Hello, are the *Czech republic* and *Slovakia *the only countries where primary school children get all their textbooks for free? In *Hungary *pupils have to buy all the books. How about your country?


----------



## wildan1

Public schools in the U.S. usually loan students all textbooks for free up through secondary school. But our public educational system is totally decentralized across 50 states and even then, much authority is exercised at the local level by thousands of county authorities--so it is difficult to make a universal statement for the U.S. reality.

At the university level students must buy all their own books--and university textbooks in the U.S. are extremely expensive. The average university student spends between US$300 and $1000 each year if s/he buys the books new.


----------



## Vanda

No.  The law is old in another format  though (1929) and it was and is destined to elementar school students. 


> A partir de 2001, o PNLD ampliou sua área de atuação e começou a atender, de forma gradativa, os alunos portadores de deficiência visual que estão nas salas de aula do ensino regular das escolas públicas com livros didáticos em Braille.
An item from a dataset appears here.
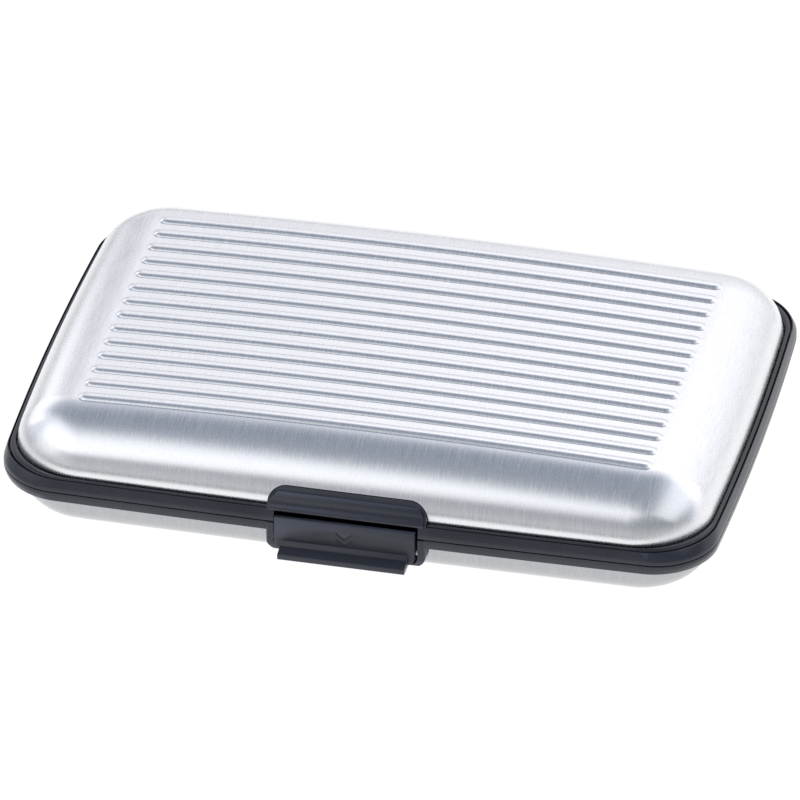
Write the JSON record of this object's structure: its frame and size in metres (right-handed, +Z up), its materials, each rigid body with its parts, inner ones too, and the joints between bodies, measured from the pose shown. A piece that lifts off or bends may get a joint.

From 2001 on, the program included audio and braille textbooks. And from 2011, the program will include foreign language textbooks for students from the 6th to the 9th elementary series. High schools students will be included in 2012.


----------



## Nanon

Primary school children get their textbooks for free in France, too.
During the first part of secondary (_collège_), books are free as well. During the last three years (_lycée_), textbooks are not always free, various local systems exist, some schools get help for buying the books, sometimes the financial help goes to families. When schoolbooks are not free, students can recycle them at second-hand sales.
Here is a link to the French regulatory framework.


----------



## Miguelillo 87

Here in Mexico primary and secondary school gives the text books by free. When I was studying 1992-2001 only primary text books where free, and secondary school give you the books as a loan when the year finishes you had to gove back those books.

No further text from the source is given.